The Place Beyond The Pines
Why Derek Cianfrance didn’t use Parekh a second time after the incredible collaboration on Blue Valentine, we don’t know–and to be clear, a lot of the time this comes down to scheduling pure and simple–but Sean Bobbitt is like a force of nature. The guy’s got more energy than you can imagine and about as much diversity, too. While some photographers who always have a different “look” for every picture seem to be trying too hard, Bobbitt just feels right every time. And I mean like every time. Did you see Hunger? DID YOU? That deserved like 15 Oscars for categories nobody has thought up yet. But his photography was stunning; in a 90-minute film with probably 20 minutes of dialogue all over one scene.
But back to this picture, it’s a stunner. Long takes, incredible camera technique, and an overall colour palette that feels like something out of Renoir or Van Gogh more than Kodak 500T. Bobbitt’s lighting is only outdone by his lensing, this picture is a veritable feast for the eyes.
Spring Breakers
I haven’t met this Benoît Debie character yet but when I do I want to get one of the Babel Fish-things that’s mentioned in “Hitchhiker’s Guide” so I can understand what kind of alien-planet-genius language this guy is speaking. I’m that confident that he operates on a different plane. This guy seems to break all the rules of photography and do it seamlessly and without fear. His use of color, exposure, and mood are incredible. Damn right Gosling chose this guy to shoot his first picture, who wouldn’t??

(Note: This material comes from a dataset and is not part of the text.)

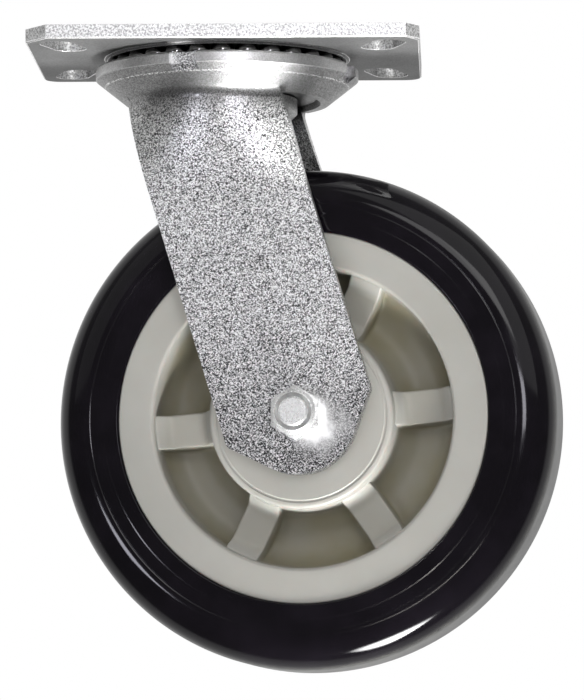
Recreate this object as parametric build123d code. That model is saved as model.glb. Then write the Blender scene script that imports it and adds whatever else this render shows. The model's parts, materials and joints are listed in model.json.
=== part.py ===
from build123d import *
import math
import os

# Swivel plate caster with a 203 mm wheel, in millimetres.
# Origin: centre of the plate's mounting face, on the swivel axis. +Z is up, +X is the trail side.
# The fork and all it carries rest turned by REST_TURN about the swivel axis.

# ---- driving dimensions ------------------------------------------------------------------
PLATE_X, PLATE_Y, PLATE_T = 158.75, 114.3, 5.75
SLOT_INNER = (62.7, 31.0)      # slot end centres, plate's inner bolt pattern
SLOT_OUTER = (66.7, 42.9)      # slot end centres, plate's outer bolt pattern
SLOT_R = 6.9
REST_TURN = -7.0               # degrees about +Z
LEAD, AXLE_Z = 35.0, -155.6
WHEEL_R, WHEEL_W = 101.6, 50.8

BALL_R, BALL_COUNT, RACE_R, BALL_Z = 4.7625, 28, 43.5, -8.6
LOW_BALL_R, LOW_BALL_COUNT, LOW_RACE_R, LOW_BALL_Z = 3.175, 18, 20.0, -24.5
RACE_GAP = 0.12                # clearance between a ball and its groove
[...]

While there’s always a general preference towards “Natural” in cinematographers’ handbooks and discussions and approaches, this guy’s stuff looks about as natural Clint Eastwood talking to an Obama barstool. Did you see Enter the Void? Yeah like that has any relationship to what you see with open eyes. Here’s a guy who uses the film like a can of spraypaint in a back alley before the cops show up. Everything just gels together and in the case of Spring Breakers, it doesn’t belie the story one bit. If the film is about the all-encompassing vapid-ness and saturation of the MTV-porn-obsessed younger generation, there was no better way to express it than with this cacophonic, brash, ultra aggressive, neon-loaded, candy-crush of pictures. Half naked women have never looked both more objectified and more individualized at the same time. A tour-de-force of heavy imagery and splattered storytelling, Spring Breakers is awesome.
And for what it’s worth, 4 of the 5 of these were shot on 35mm.